═══ PROVIDED MATERIAL
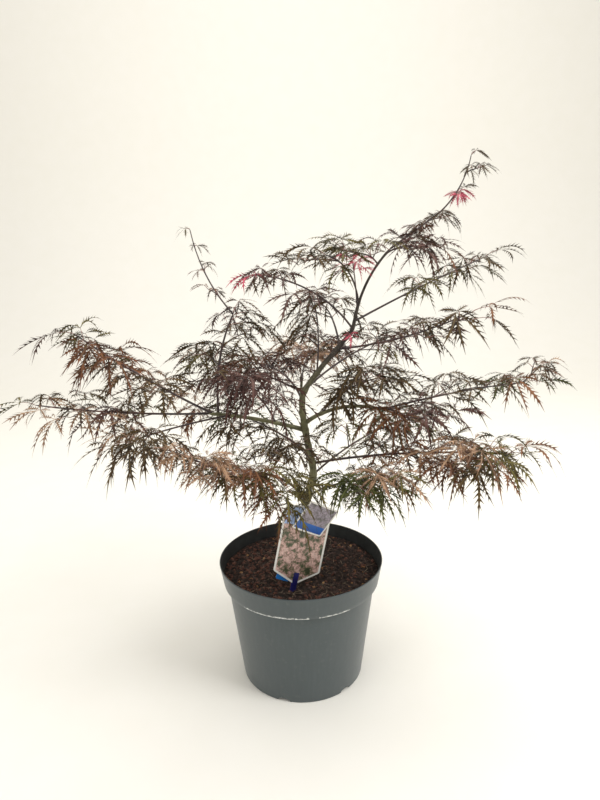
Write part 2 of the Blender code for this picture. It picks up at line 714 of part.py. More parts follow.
class Foliage:
    """Clothes one mass: twigs and leaves along its stems, each skipped where it would touch."""

    def __init__(self, mass, plant, space, mats):
        self.mass = mass
        self.name = mass.stem.name + "_foliage"
        self.plant = plant
        self.space = space
        self.mats = mats
        self.pieces = []

    def limbs(self):
        return (self.mass.stem, *self.mass.forks)

    def build(self):
        stem = self.mass.stem
        for limb in self.limbs():
            self.clothe(limb)
        points, faces = tube(self.plant.lines[stem.name], self.plant.radii[stem.name], STEM_SIDES)
        body = shell(self.name, points, faces, self.mats["twig"])
        apply_boolean(body, "DIFFERENCE", self.plant.envelope(stem.parent))
        group = bpy.data.collections.new(self.name + "_pieces")
        bpy.context.scene.collection.children.link(group)
        for i, (points, faces, mat) in enumerate(self.pieces):
            obj = shell(f"{self.name}_{i}", points, faces, mat)
            bpy.context.collection.objects.unlink(obj)
            group.objects.link(obj)
        apply_boolean(body, "UNION", group, "MANIFOLD")

    def clothe(self, limb):
        """Leaf pairs along a limb, with side twigs in the place of some leaves."""
        line = self.plant.lines[limb.name]
        own = self.plant.rows[limb.name]
        if limb is not self.mass.stem:
            points, faces = tube(self.sunk(line), self.plant.radii[limb.name], STEM_SIDES)
            self.pieces.append((points, faces, self.mats["twig"]))
        first = self.mass.first if limb is self.mass.stem else FORK_FIRST
        size = self.mass.size if limb is self.mass.stem else self.mass.tip_size
        spread = self.mass.spread if limb is self.mass.stem else self.mass.tip_spread
        count = max(1, round((1 - first) * limb.length / self.mass.spacing))
        tip_way = level(direction(line, 1.0))
        self.leaf_at(line[-1], tip_way, own, size, f"{limb.name} end", LOBES, STEM_TIP_HANG)
        for k in reversed(range(count)):
            share = first + (1 - first) * (k + 0.35) / count
            at = along(line, share)
            way = level(direction(line, share))
            for side in (-1, 1):
                seed = f"{limb.name} {k} {side}"
                if (k + (side > 0)) % 2 and share < END_SHARE:
                    length = spread * (1.15 - 0.6 * share)
                    self.twig_at(at, way, direction(line, share), side, length, own, size, seed)
                else:
                    self.leaf_at(at, turned(way, side * PAIR_TURN), own, size, seed, LOBES)

    def sunk(self, line):
        """A fork's line with its start drawn a little into its parent."""
        out = line.copy()
        out[0] -= 0.0008 * direction(line, 0.0)
        return out

    def twig_at(self, at, way, axis, side, length, own, size, seed):
        """A side twig with a leaf at its end and a smaller one on its way."""
        rng = random.Random(seed)
        length *= rng.uniform(0.8, 1.2)
        for attempt in range(TRIES):
            out = turned(way, side * (TWIG_TURN + rng.uniform(-TWIG_SWAY, TWIG_SWAY)))
            rise = rng.uniform(-0.25, 0.3)
            ahead = unit(out + np.array([0, 0, axis[2] * 0.4 + rise]))
            end = at + ahead * length
            middle = (at + end) / 2 + np.array([0, 0, 0.04 * length])
            if self.space.clear(self.name, [at, middle], [middle, end], own):
                rows = self.space.put(self.name, [at, middle], [middle, end], TWIG_RADII[:2])
                points, faces = tube(np.array([at, middle, end]), TWIG_RADII, TWIG_SIDES)
                self.pieces.append((points, faces, self.mats["twig"]))
                self.leaf_at(end, level(ahead), rows, 0.95 * size, seed + " end", LOBES, TWIG_TIP_HANG)
                out = turned(level(ahead), MIDDLE_TURN * side)
                self.leaf_at(middle, out, rows, 0.85 * size, seed + " middle", SMALL_LOBES)
                return

    def leaf_at(self, at, way, own, size, seed, lobes, hang=1.0):
        """A leaf in the first of a few attitudes in which it stands clear."""
        rng = random.Random(seed)
        length = LEAF_LENGTH * size * rng.uniform(0.88, 1.08)
        stalk = PETIOLE * size * rng.uniform(0.85, 1.2)
        for attempt in range(TRIES):
            out = turned(way, rng.uniform(-LEAF_SWAY, LEAF_SWAY))
            hub = at + unit(out + np.array([0, 0, rng.uniform(*HUB_RISE)])) * stalk
            droop = rng.uniform(*DROOP) * hang
            points, faces, ribs = leaf_shape(at, hub, out, droop, length, lobes)
            starts, ends = ribs
            if self.space.clear(self.name, starts, ends, own):
                self.space.put(self.name, starts, ends, [RIB_RADIUS] * len(starts))
                self.pieces.append((points, faces, self.mats["leaf"]))
                return


def build_limbs(plant, space, mat):
    """The trunk and the boughs."""
    build_trunk(plant, mat)
    for limb in BOUGHS:
        build_bough(plant, limb, mat)
    for name in ("trunk", *[limb.name for limb in BOUGHS]):
        line, radii = plant.lines[name], plant.radii[name]
        plant.rows[name] = space.put(name, line[:-1], line[1:], radii[:-1])


def build_foliage(plant, space, mats):
    """The masses. All their stems are laid out before the first leaf is."""
    for mass in MASSES:
        for limb in (mass.stem, *mass.forks):
            plant.grow(limb, STEM_STEPS)
            line, radii = plant.lines[limb.name], plant.radii[limb.name]
            rows = space.put(mass.stem.name + "_foliage", line[:-1], line[1:], radii[:-1])
            plant.rows[limb.name] = rows
            space.stem_rows += sorted(rows)
    for mass in MASSES:
        Foliage(mass, plant, space, mats).build()


# Labels


def plate_frame(turns):
    """The level-across, upward and outward directions of a plate that faced -Y before its turns."""
    about, lean, tilt = (math.radians(a) for a in turns)
    turn = Matrix.Rotation(about, 3, "Z") @ Matrix.Rotation(-lean, 3, "X") @ Matrix.Rotation(tilt, 3, "Y")
    return turn @ Vector((1, 0, 0)), turn @ Vector((0, 0, 1)), turn @ Vector((0, -1, 0))


def plate(name, outline, origin, frame, depth, mat, back=0.0):
    """A flat plate with the outline given across and up from its origin, set back by a distance."""
    across, up, out = frame
    at = Vector(origin) - out * back
    points = []
    for layer in (0, -depth):
        for x, z in outline:
            points.append(at + across * x + up * z + out * layer)
    n = len(outline)
    faces = [tuple(range(n)), tuple(range(n, 2 * n))[::-1]]
    faces += [(i, n + i, n + (i + 1) % n, (i + 1) % n) for i in range(n)]
    obj = add_solid(name, points, faces, mat)
    face_outwards(obj)
    return obj


def rounded(corners, radius, steps=3):
    """An outline with its corners rounded."""
    out = []
    n = len(corners)
    for i in range(n):
        here = Vector(corners[i])
        before = (Vector(corners[i - 1]) - here).normalized() * radius
        after = (Vector(corners[(i + 1) % n]) - here).normalized() * radius
        for k in range(steps + 1):
            t = k / steps
            out.append(tuple(here + before * (1 - t) ** 2 + after * t**2))
    return out


def build_labels(space, mats):
    """The picture label on its stake with the blank label behind. Returns the stake's slot."""
    frame = plate_frame(LABEL_TURNS)
    half = LABEL_SIZE[0] / 2
    outline = rounded(
        [(0, 0), (half, LABEL_POINT), (half, LABEL_SIZE[1]), (-half, LABEL_SIZE[1]), (-half, LABEL_POINT)],
        LABEL_CORNER,
    )
    plate("picture_label", outline, LABEL_TIP, frame, LABEL_THICKNESS, mats["label"])
    stake_back = LABEL_THICKNESS + GAP
    stake_outline = [(-STAKE_WIDTH / 2, -STAKE_BELOW), (STAKE_WIDTH / 2, -STAKE_BELOW)]
    stake_outline += [(STAKE_WIDTH / 2, STAKE_ABOVE), (-STAKE_WIDTH / 2, STAKE_ABOVE)]
    stake_outline.insert(1, (0, -STAKE_BELOW - STAKE_WIDTH))
    plate("label_stake", stake_outline, LABEL_TIP, frame, STAKE_THICKNESS, mats["stake"], stake_back)
    wide = [(x * (1 + 2 * GAP / abs(x)) if x else 0, z - 2 * GAP) for x, z in stake_outline]
    slot_depth = STAKE_THICKNESS + 2 * GAP
    slot = plate("stake_slot", wide, LABEL_TIP, frame, slot_depth, mats["stake"], stake_back - GAP)
    tilt = math.radians(BACK_LABEL_TILT - LABEL_TURNS[2])
    w, h = BACK_LABEL_SIZE[0] / 2, BACK_LABEL_SIZE[1] / 2
    corners = []
    for x, z in ((-w, -h), (w, -h), (w, h), (-w, h)):
        turned_x = x * math.cos(tilt) + z * math.sin(tilt)
        turned_z = z * math.cos(tilt) - x * math.sin(tilt)
        corners.append((BACK_LABEL_AT[0] + turned_x, BACK_LABEL_AT[1] + turned_z))
    back = stake_back + STAKE_THICKNESS + GAP
    outline = rounded(corners, LABEL_CORNER)
    plate("back_label", outline, LABEL_TIP, frame, LABEL_THICKNESS, mats["label"], back)
    space.put_plate("picture_label", LABEL_TIP, frame, (-half, 0), (half, LABEL_SIZE[1]))
    return slot


def build_tag(plant, space, mats):
    """The hang tag with its strap, which goes round the trunk."""
    frame = plate_frame(TAG_TURNS)
    w, h = TAG_SIZE[0] / 2, TAG_SIZE[1] / 2
    outline = rounded([(-w, -h), (w, -h), (w, h), (-w, h)], LABEL_CORNER)
    tag = plate("hang_tag", outline, TAG_CENTRE, frame, LABEL_THICKNESS, mats["label"])
    line = plant.lines["trunk"]
    height = SOIL_TOP + STRAP_HEIGHT
    centre = np.array([np.interp(height, line[:, 2], line[:, k]) for k in range(3)])
    radius = float(np.interp(height, line[:, 2], plant.radii["trunk"])) + GAP + TAG_STRAP / 2
    up, out = np.array(frame[1]), np.array(frame[2])
    hold = np.array(TAG_CENTRE) + up * (h - STRAP_INSET) - out * LABEL_THICKNESS / 2
    strap = strap_line(centre, radius, hold)
    points, faces = tube(strap, np.full(len(strap), TAG_STRAP / 2), 4)
    apply_boolean(tag, "UNION", shell("strap", points, faces, mats["label"]))
    space.put_plate("hang_tag", TAG_CENTRE, frame, (-w, -h), (w, h))
    space.put("hang_tag", strap[:-1], strap[1:], [TAG_STRAP / 2] * (len(strap) - 1))


def strap_line(centre, radius, hold):
    """A loop from the tag's hole, round the back of the trunk and back beside where it began."""
    away = level(hold - centre)
    side = np.array([-away[1], away[0], 0])
    between = (hold + centre + away * radius * 2) / 2
    spread = side * radius * 0.9
    line = [hold + side * STRAP_PAIR, between + spread]
    for degrees in np.linspace(STRAP_WRAP, 360 - STRAP_WRAP, STRAP_STEPS):
        angle = math.radians(degrees)
        line.append(centre + radius * STRAP_SLACK * (math.cos(angle) * away + math.sin(angle) * side))
    return np.array([*line, between - spread, hold - side * STRAP_PAIR])


def main():
    clear_scene()
    mats = {
        "pot": material("moulded_polypropylene", "#566062", 0.42),
        "soil": material("potting_mix", "#3a2a24", 0.95),
        "bark": material("young_bark", "#6b6a48", 0.7),
        "twig": material("purple_twig", "#3a2e2c", 0.6),
        "leaf": material("bronze_leaf", "#5a4340", 0.6),
        "label": material("printed_label", "#d8d6d2", 0.35),
        "stake": material("blue_stake", "#20206a", 0.4),
    }
    plant = Plant()
    space = Space()
    build_pot(mats["pot"])
    build_soil(mats["soil"], build_labels(space, mats))
    build_limbs(plant, space, mats["bark"])
    build_tag(plant, space, mats)
    build_foliage(plant, space, mats)


main()
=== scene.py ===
"""Dresses a laceleaf japanese maple in a nursery pot: leaves, twigs, bark, potting mix and labels.

The origin is the centre of the pot's flat underside, +Z is up and the labels face -Y. The limbs and
the foliage follow the same named limbs and the same seeded rule as the solids that they replace. Here
the rule is carried on to finer leaves, and each leaf gets its toothed, arching lobes.
"""

from __future__ import annotations

import json
import logging
import math
import random
from collections.abc import Callable, Sequence
from dataclasses import dataclass, field, replace
from enum import Enum
from functools import partial

import bmesh
import bpy
import numpy as np
from mathutils import Matrix, Vector, noise

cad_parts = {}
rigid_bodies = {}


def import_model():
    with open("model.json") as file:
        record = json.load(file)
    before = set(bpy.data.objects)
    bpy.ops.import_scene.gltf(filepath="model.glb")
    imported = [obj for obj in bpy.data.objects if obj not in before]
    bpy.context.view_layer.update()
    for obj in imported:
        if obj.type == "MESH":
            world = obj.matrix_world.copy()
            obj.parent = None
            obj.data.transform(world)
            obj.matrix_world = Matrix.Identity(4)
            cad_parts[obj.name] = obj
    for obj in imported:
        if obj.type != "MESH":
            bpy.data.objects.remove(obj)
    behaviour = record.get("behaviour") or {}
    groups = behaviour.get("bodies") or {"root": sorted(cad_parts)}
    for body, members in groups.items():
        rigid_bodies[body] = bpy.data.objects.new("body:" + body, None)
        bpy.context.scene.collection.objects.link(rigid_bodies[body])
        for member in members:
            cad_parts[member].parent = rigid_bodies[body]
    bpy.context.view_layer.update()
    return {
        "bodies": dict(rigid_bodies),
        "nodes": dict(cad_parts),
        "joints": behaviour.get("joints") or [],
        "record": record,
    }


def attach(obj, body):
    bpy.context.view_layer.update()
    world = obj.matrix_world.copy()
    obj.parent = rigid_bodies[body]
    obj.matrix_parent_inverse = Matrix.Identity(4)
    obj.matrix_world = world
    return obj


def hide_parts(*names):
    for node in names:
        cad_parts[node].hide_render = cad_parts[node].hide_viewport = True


Array = np.ndarray
Material = bpy.types.Material
Piece = bpy.types.Object
Place = tuple[float, float, float]
Rings = list[tuple[float, float]]

LOG = logging.getLogger("laceleaf_maple")
GAP = 0.0003
SOIL_TOP = 0.197
MIX_COLOUR_OUTPUT = 2
CARD_UNIT = 0.1  # metres to one unit of a card's UV map


# Colours and shader nodes


def linear(colour: str) -> tuple[float, float, float, float]:
    """Turns an sRGB hex colour to the linear values that a shader takes.

    Args:
        colour: The colour, such as "#6b6a48".

    Returns:
        Red, green, blue and alpha.
    """
    parts = [int(colour[i : i + 2], 16) / 255 for i in (1, 3, 5)]
    red, green, blue = [c / 12.92 if c <= 0.04045 else ((c + 0.055) / 1.055) ** 2.4 for c in parts]
    return red, green, blue, 1.0


def feed(node: bpy.types.Node, inputs: dict | tuple) -> bpy.types.Node:
    """Sets a node's inputs to values, or links them.

    Args:
        node: The node.
        inputs: What each named input, or each input in order, is given: a value, an output socket, or a
            node whose main output is linked.

    Returns:
        The same node.
    """
    for key, value in inputs.items() if isinstance(inputs, dict) else enumerate(inputs):
        if isinstance(value, bpy.types.Node):
            value = value.outputs[MIX_COLOUR_OUTPUT if value.bl_idname == "ShaderNodeMix" else 0]
        if isinstance(value, bpy.types.NodeSocket):
            node.id_data.links.new(value, node.inputs[key])
        else:
            node.inputs[key].default_value = value
    return node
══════
▶ [TASK DESCRIPTION]
Taking the lines above, repeat exactly those from the line that contains "return np.array([*line, between" through the line that contains "bpy.data.objects.remove(obj)", and both of those lines as well. Include nothing else.

▶ [TASK RESPONSE]
    return np.array([*line, between - spread, hold - side * STRAP_PAIR])


def main():
    clear_scene()
    mats = {
        "pot": material("moulded_polypropylene", "#566062", 0.42),
        "soil": material("potting_mix", "#3a2a24", 0.95),
        "bark": material("young_bark", "#6b6a48", 0.7),
        "twig": material("purple_twig", "#3a2e2c", 0.6),
        "leaf": material("bronze_leaf", "#5a4340", 0.6),
        "label": material("printed_label", "#d8d6d2", 0.35),
        "stake": material("blue_stake", "#20206a", 0.4),
    }
    plant = Plant()
    space = Space()
    build_pot(mats["pot"])
    build_soil(mats["soil"], build_labels(space, mats))
    build_limbs(plant, space, mats["bark"])
    build_tag(plant, space, mats)
    build_foliage(plant, space, mats)


main()
=== scene.py ===
"""Dresses a laceleaf japanese maple in a nursery pot: leaves, twigs, bark, potting mix and labels.

The origin is the centre of the pot's flat underside, +Z is up and the labels face -Y. The limbs and
the foliage follow the same named limbs and the same seeded rule as the solids that they replace. Here
the rule is carried on to finer leaves, and each leaf gets its toothed, arching lobes.
"""

from __future__ import annotations

import json
import logging
import math
import random
from collections.abc import Callable, Sequence
from dataclasses import dataclass, field, replace
from enum import Enum
from functools import partial

import bmesh
import bpy
import numpy as np
from mathutils import Matrix, Vector, noise

cad_parts = {}
rigid_bodies = {}


def import_model():
    with open("model.json") as file:
        record = json.load(file)
    before = set(bpy.data.objects)
    bpy.ops.import_scene.gltf(filepath="model.glb")
    imported = [obj for obj in bpy.data.objects if obj not in before]
    bpy.context.view_layer.update()
    for obj in imported:
        if obj.type == "MESH":
            world = obj.matrix_world.copy()
            obj.parent = None
            obj.data.transform(world)
            obj.matrix_world = Matrix.Identity(4)
            cad_parts[obj.name] = obj
    for obj in imported:
        if obj.type != "MESH":
            bpy.data.objects.remove(obj)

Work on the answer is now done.